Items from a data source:
━━━━

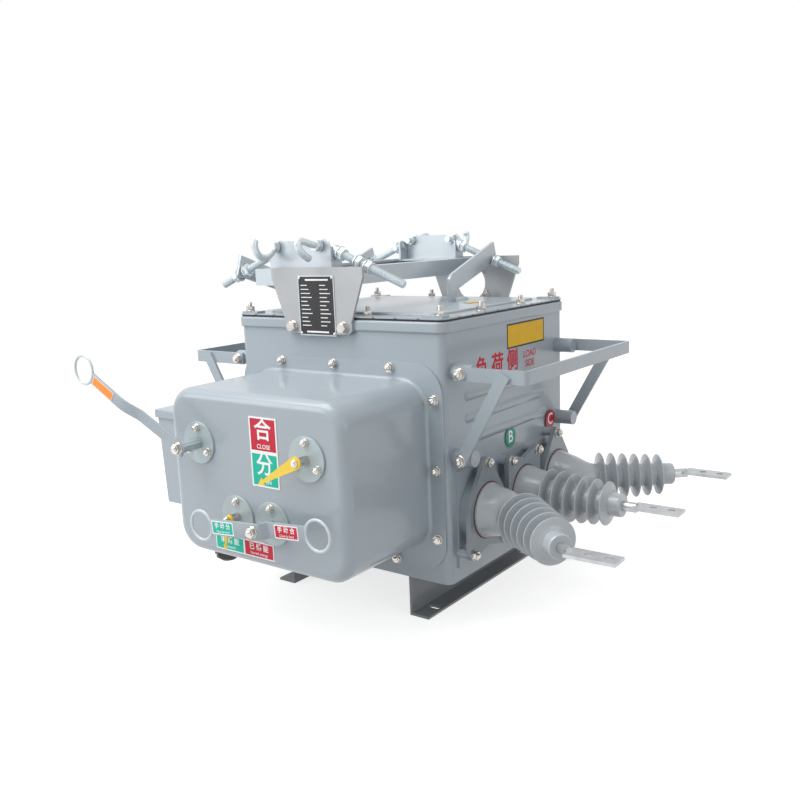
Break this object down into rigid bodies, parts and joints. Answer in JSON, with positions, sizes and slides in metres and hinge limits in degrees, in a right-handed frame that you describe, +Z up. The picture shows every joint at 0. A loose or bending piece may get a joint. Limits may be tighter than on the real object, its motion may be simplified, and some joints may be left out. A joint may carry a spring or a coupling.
{
  "type": "outdoor vacuum circuit breaker",
  "caption": "Outdoor three phase vacuum circuit breaker: steel tank on rails, bushings on both sides, mechanism cover with handles in front, hanging bracket on top.",
  "frame": {"origin": "on the floor under the base rails, midway between the four slots and in the middle of the tank", "axes": "+X to the load bushings, +Y from the mechanism cover to the back, +Z up"},
  "size_m": [1.28, 0.901, 0.7745],
  "materials": {
    "grey_paint": "smooth light grey enamel",
    "zinc": "zinc plated steel",
    "silver_paint": "silver grey paint",
    "black_rubber": "black sealing rubber",
    "red_rubber": "dark red silicone ring",
    "silicone": "grey silicone",
    "cast_clamp": "cast aluminium",
    "tinned": "tinned copper",
    "copper": "bare copper",
    "yellow_paint": "yellow paint",
    "plates": "printed film",
    "dark_plate": "black plate",
    "black_plastic": "black plastic",
    "ceramic": "white glazed ceramic",
    "epoxy": "red brown epoxy",
    "spring_steel": "oiled spring steel"
  },
  "bodies": {
    "housing": {"base_rails": "grey_paint", "bearing_discs": "zinc", "bent_bushings": "silicone", "bushing_clamps": "cast_clamp", "bushing_gaskets": "red_rubber", "charging_motor": "black_plastic", "clamp_arms": "grey_paint", "clamp_studs": "zinc", "closing_spring": "spring_steel", "control_socket": "black_plastic", "cover_bolts": "zinc", "current_transformers": "epoxy", "disc_bolts": "zinc", "frame_bolts": "zinc", "gusset_bolts": "zinc", "hanger_frame": "silver_paint", "hanger_gussets": "silver_paint", "hanger_uprights": "silver_paint", "hook_nuts": "zinc", "hooks": "zinc", "interrupter_boards": "epoxy", "interrupters": "ceramic", "lid": "grey_paint", "lid_clamps": "zinc", "lid_gasket": "black_rubber", "lid_studs": "zinc", "line_bars": "copper", "load_bars": "copper", "mech_cover": "grey_paint", "mech_frame": "zinc", "opening_springs": "spring_steel", "rating_plate": "dark_plate", "shaft_bearings": "zinc", "side_frames": "grey_paint", "state_plates": "plates", "straight_bushings": "silicone", "tank": "grey_paint", "terminal_box": "grey_paint", "terminal_lid": "grey_paint", "terminal_strip": "black_plastic", "terminals": "tinned", "tie_nuts": "zinc", "tie_rods": "zinc", "transformer_shelf": "grey_paint"},
    "charging_arm": {"charge_shaft": "zinc", "charge_handle": "zinc"},
    "manual_lever": {"trip_lever": "grey_paint", "trip_shaft": "zinc"},
    "crankshaft": {"main_shaft": "zinc", "position_pointer": "yellow_paint"},
    "spring_gauge": {"energy_pointer": "yellow_paint"},
    "contact_a": {"moving_contact_a": "copper", "pull_rod_a": "epoxy"},
    "contact_b": {"moving_contact_b": "copper", "pull_rod_b": "epoxy"},
    "contact_c": {"moving_contact_c": "copper", "pull_rod_c": "epoxy"}
  },
  "joints": [
    {"name": "charging_arm_turn", "type": "hinge", "parent": "housing", "child": "charging_arm", "pos_m": [-0.1415, -0.4965, 0.387], "axis": [0, 1, 0], "range_deg": [-75, 0]},
    {"name": "manual_lever_turn", "type": "hinge", "parent": "housing", "child": "manual_lever", "pos_m": [0.046, -0.4965, 0.252], "axis": [0, 1, 0], "range_deg": [-25, 25], "stiffness_Nm_per_rad": 4},
    {"name": "main_shaft_turn", "type": "hinge", "parent": "housing", "child": "crankshaft", "pos_m": [0.1415, -0.4965, 0.387], "axis": [0, 1, 0], "range_deg": [0, 46], "stiffness_Nm_per_rad": 6, "springref_deg": -17.19},
    {"name": "spring_gauge_turn", "type": "hinge", "parent": "housing", "child": "spring_gauge", "pos_m": [-0.046, -0.4965, 0.252], "axis": [0, 1, 0], "range_deg": [-26, 0]},
    {"name": "contact_a_travel", "type": "slide", "parent": "housing", "child": "contact_a", "axis": [1, 0, 0], "range_m": [-0.0102, 0]},
    {"name": "contact_b_travel", "type": "slide", "parent": "housing", "child": "contact_b", "axis": [1, 0, 0], "range_m": [-0.0102, 0]},
    {"name": "contact_c_travel", "type": "slide", "parent": "housing", "child": "contact_c", "axis": [1, 0, 0], "range_m": [-0.0102, 0]}
  ],
  "couplings": [
    {"joint": "contact_a_travel", "follows": "main_shaft_turn", "m_per_rad": -0.01265},
    {"joint": "contact_b_travel", "follows": "main_shaft_turn", "m_per_rad": -0.01265},
    {"joint": "contact_c_travel", "follows": "main_shaft_turn", "m_per_rad": -0.01265}
  ]
}
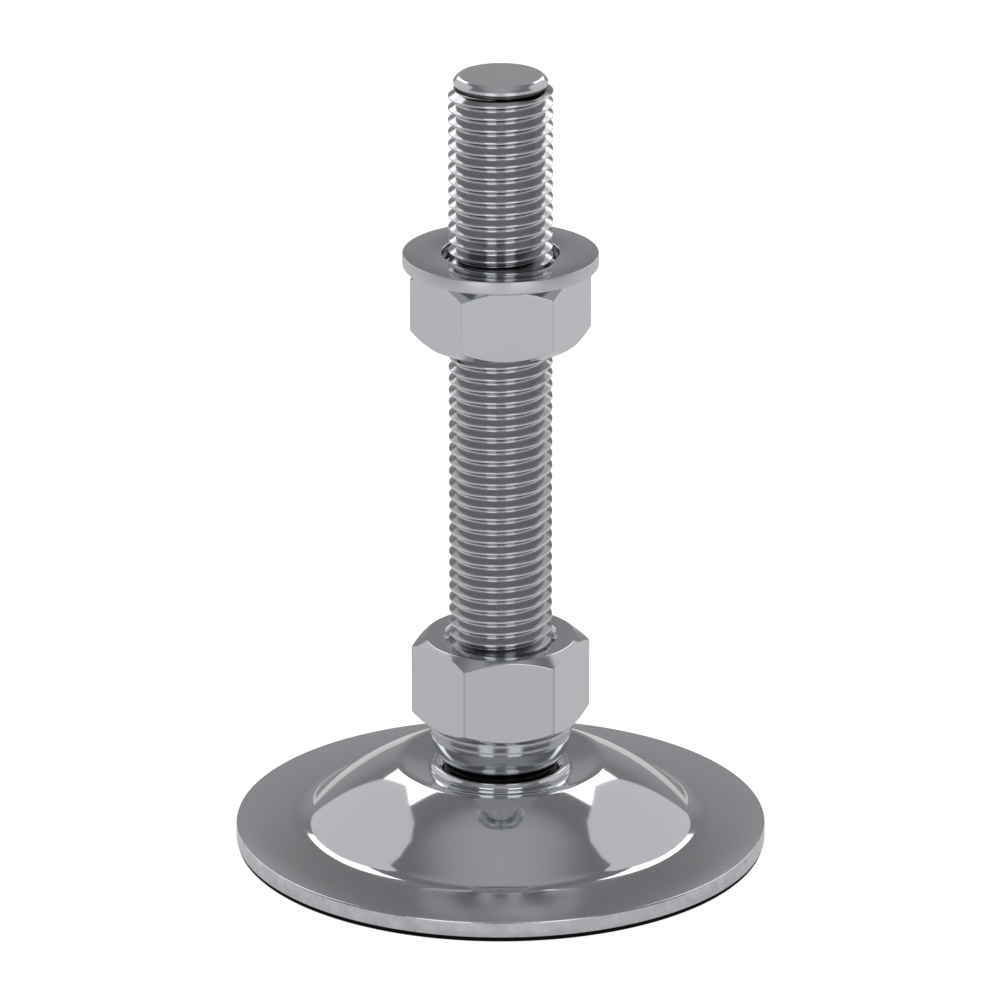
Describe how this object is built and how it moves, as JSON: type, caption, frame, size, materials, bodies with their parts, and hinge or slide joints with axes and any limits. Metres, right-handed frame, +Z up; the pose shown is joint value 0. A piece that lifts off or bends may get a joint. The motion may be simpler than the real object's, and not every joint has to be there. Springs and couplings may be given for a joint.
{
  "type": "machine levelling foot",
  "caption": "Levelling foot with a domed round base, a ball joint, a threaded stud, and a nut and washer that carry the machine.",
  "frame": {"origin": "middle of the pad's underside, on the floor", "axes": "+Z up along the stud, from the floor to the stud's end; X and Y lie in the floor, and the picture looks along +Y"},
  "size_m": [0.154, 0.154, 0.2316],
  "materials": {
    "bright_steel": "nickel plated, fine turning marks",
    "plated_sheet": "nickel plated pressed sheet, smooth",
    "dull_steel": "zinc plated, dull",
    "black_plastic": "smooth black bearing plastic",
    "pad_rubber": "matt black rubber"
  },
  "bodies": {
    "base": {"base_plate": "plated_sheet", "rubber_pad": "pad_rubber", "ball_socket": "bright_steel"},
    "lean_direction": {"ball_liner": "black_plastic"},
    "lean_cup": {"cup_washer": "dull_steel"},
    "swivel": {"swivel_hex": "bright_steel", "threaded_stud": "bright_steel", "holding_screw": "dull_steel", "disc_spring": "dull_steel"},
    "washer": {"flat_washer": "bright_steel"},
    "nut": {"height_nut": "bright_steel"}
  },
  "joints": [
    {"name": "lean_direction_turn", "type": "hinge", "parent": "base", "child": "lean_direction", "pos_m": [0, 0, 0.0373], "axis": [0, 0, 1], "continuous": true},
    {"name": "lean", "type": "hinge", "parent": "lean_direction", "child": "lean_cup", "pos_m": [0, 0, 0.0373], "axis": [1, 0, 0], "range_deg": [-10, 10]},
    {"name": "stud_turn", "type": "hinge", "parent": "lean_cup", "child": "swivel", "pos_m": [0, 0, 0.0373], "axis": [0, 0, 1], "continuous": true},
    {"name": "washer_height", "type": "slide", "parent": "swivel", "child": "washer", "axis": [0, 0, 1], "range_m": [-0.089, 0.049]},
    {"name": "nut_turn", "type": "hinge", "parent": "washer", "child": "nut", "pos_m": [0, 0, 0.1642], "axis": [0, 0, 1], "continuous": true}
  ],
  "couplings": [
    {"joint": "nut_turn", "follows": "washer_height", "rad_per_m": 1795.2}
  ]
}
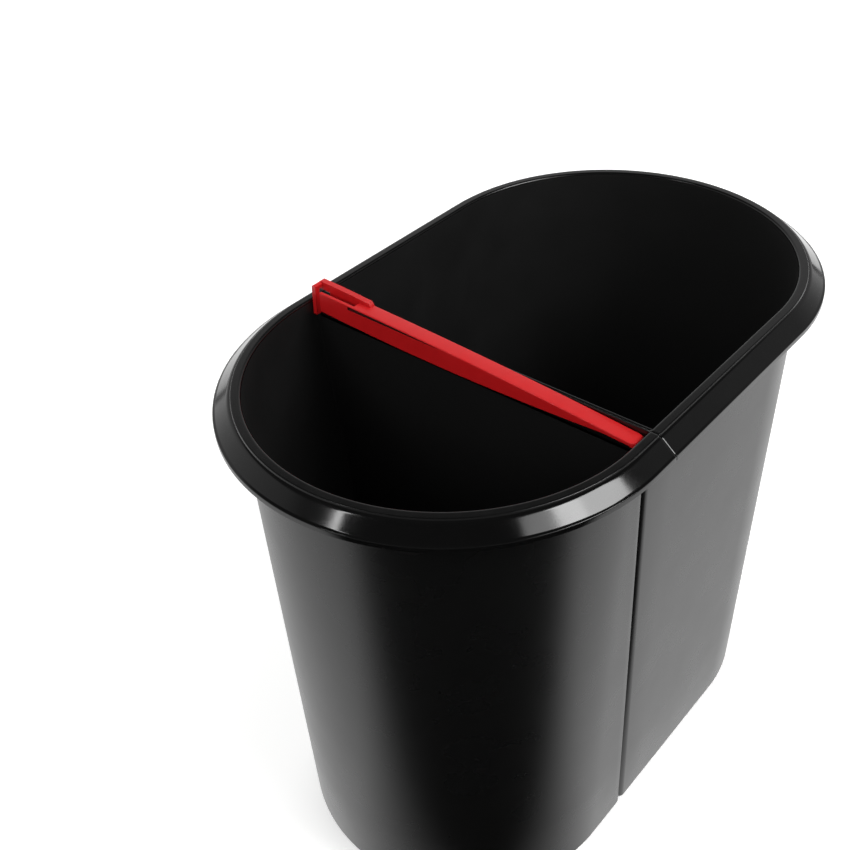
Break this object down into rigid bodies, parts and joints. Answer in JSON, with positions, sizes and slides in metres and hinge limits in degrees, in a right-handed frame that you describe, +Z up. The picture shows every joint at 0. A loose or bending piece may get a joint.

━━━━

• Problem to solve: The full set of records should be duplicated exactly.

• Exercise response:
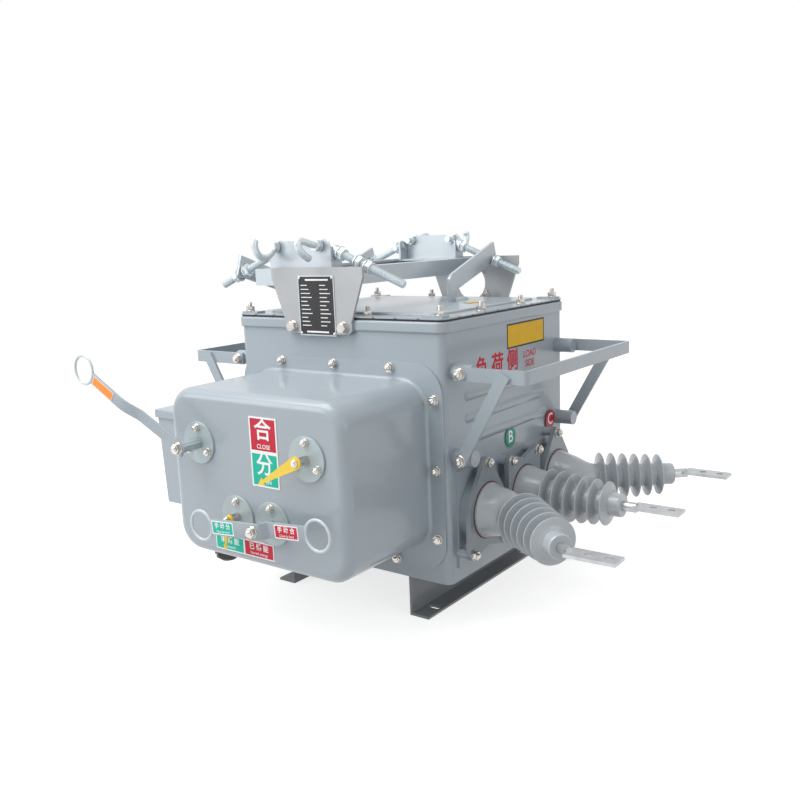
Break this object down into rigid bodies, parts and joints. Answer in JSON, with positions, sizes and slides in metres and hinge limits in degrees, in a right-handed frame that you describe, +Z up. The picture shows every joint at 0. A loose or bending piece may get a joint. Limits may be tighter than on the real object, its motion may be simplified, and some joints may be left out. A joint may carry a spring or a coupling.
{
  "type": "outdoor vacuum circuit breaker",
  "caption": "Outdoor three phase vacuum circuit breaker: steel tank on rails, bushings on both sides, mechanism cover with handles in front, hanging bracket on top.",
  "frame": {"origin": "on the floor under the base rails, midway between the four slots and in the middle of the tank", "axes": "+X to the load bushings, +Y from the mechanism cover to the back, +Z up"},
  "size_m": [1.28, 0.901, 0.7745],
  "materials": {
    "grey_paint": "smooth light grey enamel",
    "zinc": "zinc plated steel",
    "silver_paint": "silver grey paint",
    "black_rubber": "black sealing rubber",
    "red_rubber": "dark red silicone ring",
    "silicone": "grey silicone",
    "cast_clamp": "cast aluminium",
    "tinned": "tinned copper",
    "copper": "bare copper",
    "yellow_paint": "yellow paint",
    "plates": "printed film",
    "dark_plate": "black plate",
    "black_plastic": "black plastic",
    "ceramic": "white glazed ceramic",
    "epoxy": "red brown epoxy",
    "spring_steel": "oiled spring steel"
  },
  "bodies": {
    "housing": {"base_rails": "grey_paint", "bearing_discs": "zinc", "bent_bushings": "silicone", "bushing_clamps": "cast_clamp", "bushing_gaskets": "red_rubber", "charging_motor": "black_plastic", "clamp_arms": "grey_paint", "clamp_studs": "zinc", "closing_spring": "spring_steel", "control_socket": "black_plastic", "cover_bolts": "zinc", "current_transformers": "epoxy", "disc_bolts": "zinc", "frame_bolts": "zinc", "gusset_bolts": "zinc", "hanger_frame": "silver_paint", "hanger_gussets": "silver_paint", "hanger_uprights": "silver_paint", "hook_nuts": "zinc", "hooks": "zinc", "interrupter_boards": "epoxy", "interrupters": "ceramic", "lid": "grey_paint", "lid_clamps": "zinc", "lid_gasket": "black_rubber", "lid_studs": "zinc", "line_bars": "copper", "load_bars": "copper", "mech_cover": "grey_paint", "mech_frame": "zinc", "opening_springs": "spring_steel", "rating_plate": "dark_plate", "shaft_bearings": "zinc", "side_frames": "grey_paint", "state_plates": "plates", "straight_bushings": "silicone", "tank": "grey_paint", "terminal_box": "grey_paint", "terminal_lid": "grey_paint", "terminal_strip": "black_plastic", "terminals": "tinned", "tie_nuts": "zinc", "tie_rods": "zinc", "transformer_shelf": "grey_paint"},
    "charging_arm": {"charge_shaft": "zinc", "charge_handle": "zinc"},
    "manual_lever": {"trip_lever": "grey_paint", "trip_shaft": "zinc"},
    "crankshaft": {"main_shaft": "zinc", "position_pointer": "yellow_paint"},
    "spring_gauge": {"energy_pointer": "yellow_paint"},
    "contact_a": {"moving_contact_a": "copper", "pull_rod_a": "epoxy"},
    "contact_b": {"moving_contact_b": "copper", "pull_rod_b": "epoxy"},
    "contact_c": {"moving_contact_c": "copper", "pull_rod_c": "epoxy"}
  },
  "joints": [
    {"name": "charging_arm_turn", "type": "hinge", "parent": "housing", "child": "charging_arm", "pos_m": [-0.1415, -0.4965, 0.387], "axis": [0, 1, 0], "range_deg": [-75, 0]},
    {"name": "manual_lever_turn", "type": "hinge", "parent": "housing", "child": "manual_lever", "pos_m": [0.046, -0.4965, 0.252], "axis": [0, 1, 0], "range_deg": [-25, 25], "stiffness_Nm_per_rad": 4},
    {"name": "main_shaft_turn", "type": "hinge", "parent": "housing", "child": "crankshaft", "pos_m": [0.1415, -0.4965, 0.387], "axis": [0, 1, 0], "range_deg": [0, 46], "stiffness_Nm_per_rad": 6, "springref_deg": -17.19},
    {"name": "spring_gauge_turn", "type": "hinge", "parent": "housing", "child": "spring_gauge", "pos_m": [-0.046, -0.4965, 0.252], "axis": [0, 1, 0], "range_deg": [-26, 0]},
    {"name": "contact_a_travel", "type": "slide", "parent": "housing", "child": "contact_a", "axis": [1, 0, 0], "range_m": [-0.0102, 0]},
    {"name": "contact_b_travel", "type": "slide", "parent": "housing", "child": "contact_b", "axis": [1, 0, 0], "range_m": [-0.0102, 0]},
    {"name": "contact_c_travel", "type": "slide", "parent": "housing", "child": "contact_c", "axis": [1, 0, 0], "range_m": [-0.0102, 0]}
  ],
  "couplings": [
    {"joint": "contact_a_travel", "follows": "main_shaft_turn", "m_per_rad": -0.01265},
    {"joint": "contact_b_travel", "follows": "main_shaft_turn", "m_per_rad": -0.01265},
    {"joint": "contact_c_travel", "follows": "main_shaft_turn", "m_per_rad": -0.01265}
  ]
}
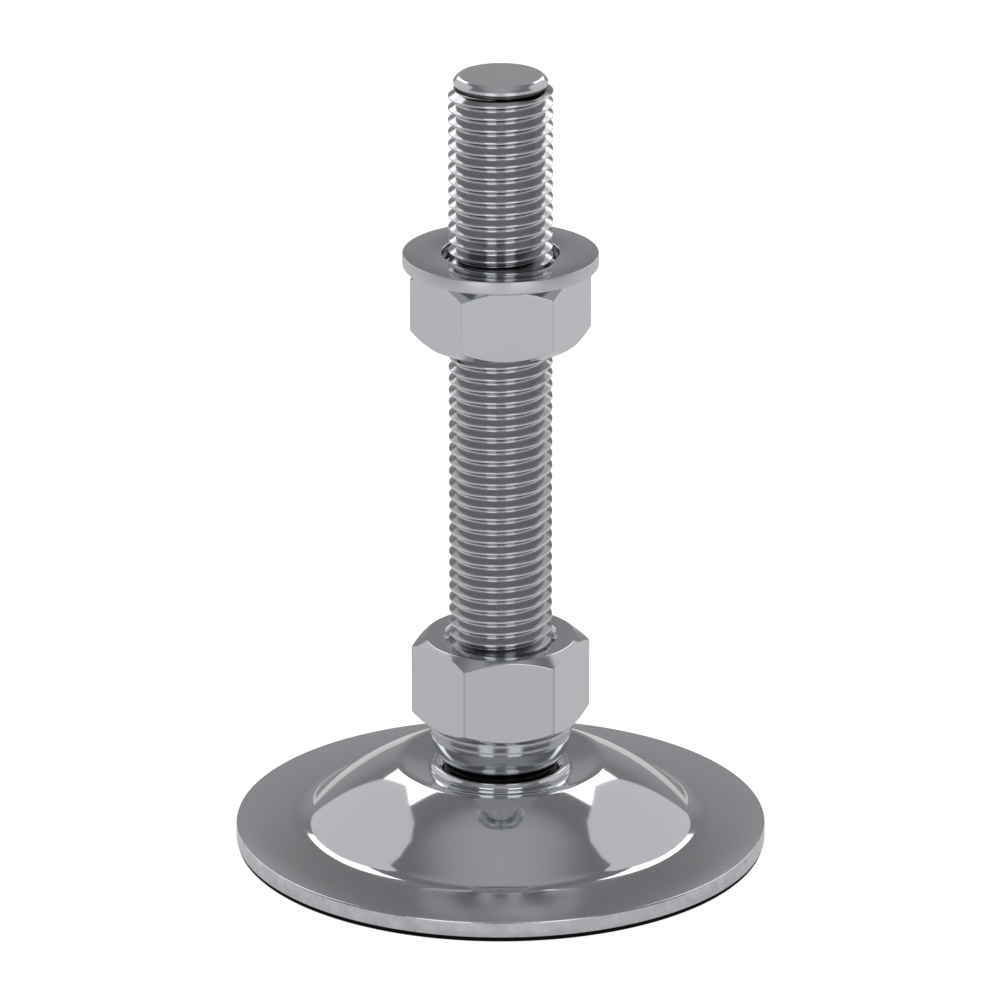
Describe how this object is built and how it moves, as JSON: type, caption, frame, size, materials, bodies with their parts, and hinge or slide joints with axes and any limits. Metres, right-handed frame, +Z up; the pose shown is joint value 0. A piece that lifts off or bends may get a joint. The motion may be simpler than the real object's, and not every joint has to be there. Springs and couplings may be given for a joint.
{
  "type": "machine levelling foot",
  "caption": "Levelling foot with a domed round base, a ball joint, a threaded stud, and a nut and washer that carry the machine.",
  "frame": {"origin": "middle of the pad's underside, on the floor", "axes": "+Z up along the stud, from the floor to the stud's end; X and Y lie in the floor, and the picture looks along +Y"},
  "size_m": [0.154, 0.154, 0.2316],
  "materials": {
    "bright_steel": "nickel plated, fine turning marks",
    "plated_sheet": "nickel plated pressed sheet, smooth",
    "dull_steel": "zinc plated, dull",
    "black_plastic": "smooth black bearing plastic",
    "pad_rubber": "matt black rubber"
  },
  "bodies": {
    "base": {"base_plate": "plated_sheet", "rubber_pad": "pad_rubber", "ball_socket": "bright_steel"},
    "lean_direction": {"ball_liner": "black_plastic"},
    "lean_cup": {"cup_washer": "dull_steel"},
    "swivel": {"swivel_hex": "bright_steel", "threaded_stud": "bright_steel", "holding_screw": "dull_steel", "disc_spring": "dull_steel"},
    "washer": {"flat_washer": "bright_steel"},
    "nut": {"height_nut": "bright_steel"}
  },
  "joints": [
    {"name": "lean_direction_turn", "type": "hinge", "parent": "base", "child": "lean_direction", "pos_m": [0, 0, 0.0373], "axis": [0, 0, 1], "continuous": true},
    {"name": "lean", "type": "hinge", "parent": "lean_direction", "child": "lean_cup", "pos_m": [0, 0, 0.0373], "axis": [1, 0, 0], "range_deg": [-10, 10]},
    {"name": "stud_turn", "type": "hinge", "parent": "lean_cup", "child": "swivel", "pos_m": [0, 0, 0.0373], "axis": [0, 0, 1], "continuous": true},
    {"name": "washer_height", "type": "slide", "parent": "swivel", "child": "washer", "axis": [0, 0, 1], "range_m": [-0.089, 0.049]},
    {"name": "nut_turn", "type": "hinge", "parent": "washer", "child": "nut", "pos_m": [0, 0, 0.1642], "axis": [0, 0, 1], "continuous": true}
  ],
  "couplings": [
    {"joint": "nut_turn", "follows": "washer_height", "rad_per_m": 1795.2}
  ]
}
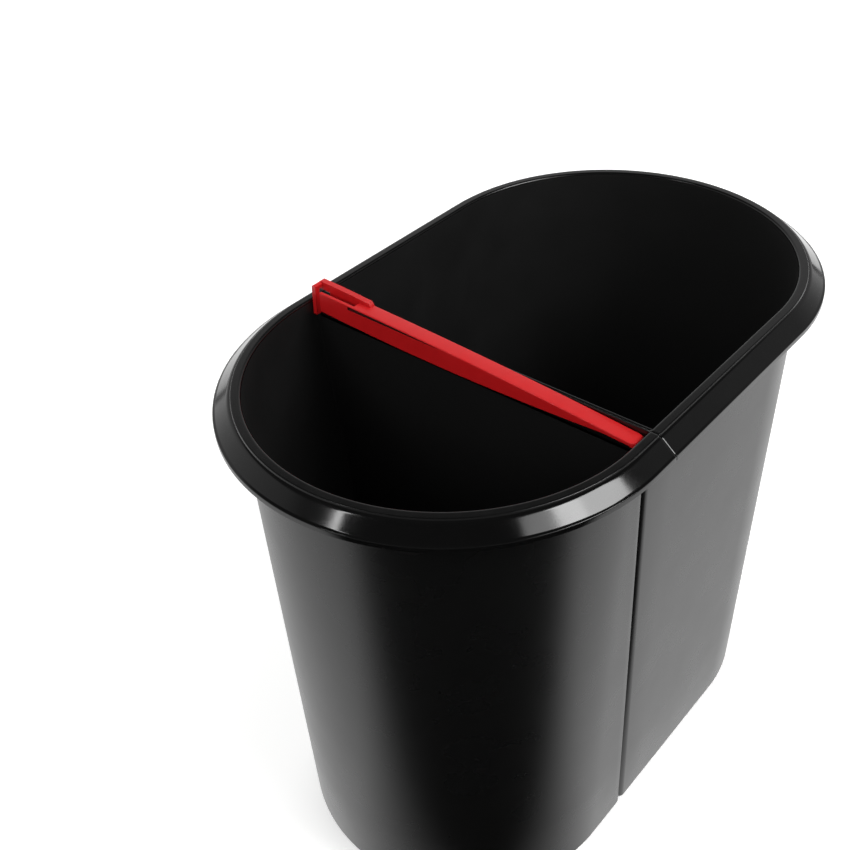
Break this object down into rigid bodies, parts and joints. Answer in JSON, with positions, sizes and slides in metres and hinge limits in degrees, in a right-handed frame that you describe, +Z up. The picture shows every joint at 0. A loose or bending piece may get a joint.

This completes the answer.